One is by starting physical work of a significant nature. There is no fixed minimum quantity or dollar amount of work required to be considered “significant.” The IRS looks at the task. For an analysis of how much work is required and on what tasks, see Additional Construction-Start Guidance. The new notice gives examples of tasks that are considered significant at different types of projects: wind farms, hydropower facilities, biomass and trash facilities and geothermal projects.
The other way to start construction is by “incurring” at least 5% of the eligible project cost by the deadline. Costs are not incurred merely by spending money. They only count once equipment or services are delivered, with one exception. A developer who pays for equipment at year end and takes delivery within 3 1/2 months after the payment can count the payment as incurred on the payment date. Delivery can be at the factory.
It is not enough merely to start construction. There must also be continuous work on the project after construction starts. Until now, the IRS has not made developers prove continuous work as long as the project is completed within two years after the construction-start deadline.
New rules
The new notice takes a different approach.
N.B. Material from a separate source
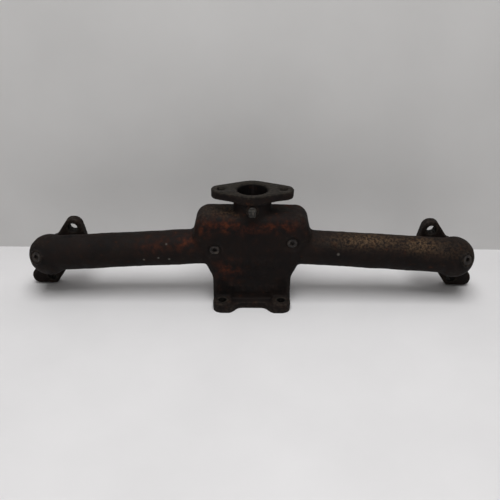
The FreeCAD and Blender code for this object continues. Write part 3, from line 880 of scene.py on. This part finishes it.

Counsel will have to determine when construction of a project started. That sets a four-year clock running starting at the end of the year in which construction started. Thus, for example, if construction started in 2013, then the project must be completed by December 2017 or else the developer will have to prove continuous work.
Projects that were under construction on account of significant physical work and then run past the four-year mark to be completed must prove “continuous construction.” This may be impossible to do for many projects.
Projects that were under construction on account of the 5% test and then run past the four-year mark must prove “continuous efforts.” This is easier to do because development-type tasks qualify as part of the continuous efforts.
It is always a good idea to keep detailed records of what is being done on the project in case construction takes longer than expected. For practical lessons from the last two rushes to start construction, see Another Race to Start Construction: Practical Advice.
The IRS repeated in the new notice that “preliminary activities” do not qualify as significant physical work. Examples of preliminary activities are securing financing, obtaining permits or doing test drilling at a geothermal site.
There can be a break in construction due to events outside the developer’s control. The IRS had given nine examples earlier of things that are considered outside the developer’s control. The new notice adds two more. The earlier list said that financing delays of “less than six months” can be excused. The new notice says simply “financing delays” without setting a time limit. The new notice adds “interconnection-related delays.” Many developers had asked in the past whether they can work backwards a year, for example, from when the utility will be ready to interconnect a project to start work in earnest on the site.
The new notice addresses three other issues.
First, the IRS said a developer who relied on physical work to start construction ― say in 2015 ― cannot now incur at least 5% of the costs in 2016 to buy more time to complete the project without having to prove continuous work.
Second, the agency is taking a more relaxed view of what happens if construction extends beyond the four-year mark. At worst if the developer cannot prove continuous work on the project, only the wind turbines that took more than four years to get into service will be denied tax credits. The rest of the project will qualify for tax credits without having to prove continuous work.
Finally, the notice addresses how to determine whether new tax credits can be claimed when wind turbines are repowered or retrofitted.
The tax credit extension opens a short window of opportunity for turbine manufacturers to make a vigorous push to upgrade turbines at older US wind farms.
In general, the owner must spend at least four times on the repowering the value of the equipment that the owner retains from the original project in order for the repowered turbines to qualify for new tax credits. This test is applied on a turbine-by-turbine basis, meaning that each turbine, pad and tower is considered a separate facility. Thus, if $300,000 in equipment value is retained from the original turbine, pad and tower, then at least $1.2 million must be spent on the upgrade to claim another 10 years of production tax credits on the electricity output or an investment tax credit on the new spending.
Construction of the repowering must start by the deadline to qualify for tax credits.
The 5% test requires incurring only 5% of the new spending, not the total project value.
The new notice gives the following example of how these rules work in practice. Suppose there is an existing wind farm with 13 turbines. Each of the turbines is more than 10 years old. The developer retrofits 11 of the 13 turbines and spends $1.4 million per “facility” ― turbine, pad and tower ― on the retrofits. It retains used components with a value of $300,000 at each facility. Thus, the new spending is more than four times the retained equipment value. The total spending on all 11 retrofits is $15.4 million.
The developer treats the 11 retrofitted turbines as a single project with a total cost of $15.4 million.
Therefore, if the developer incurs at least $770,000 in costs by the deadline, then it will be considered to have started construction on the full repowering (5% x $15.4 million = $770,000). It does not have to show at least 5% in incurred costs for each individual turbine. Additional tax credits cannot be claimed on the two turbines not repowered.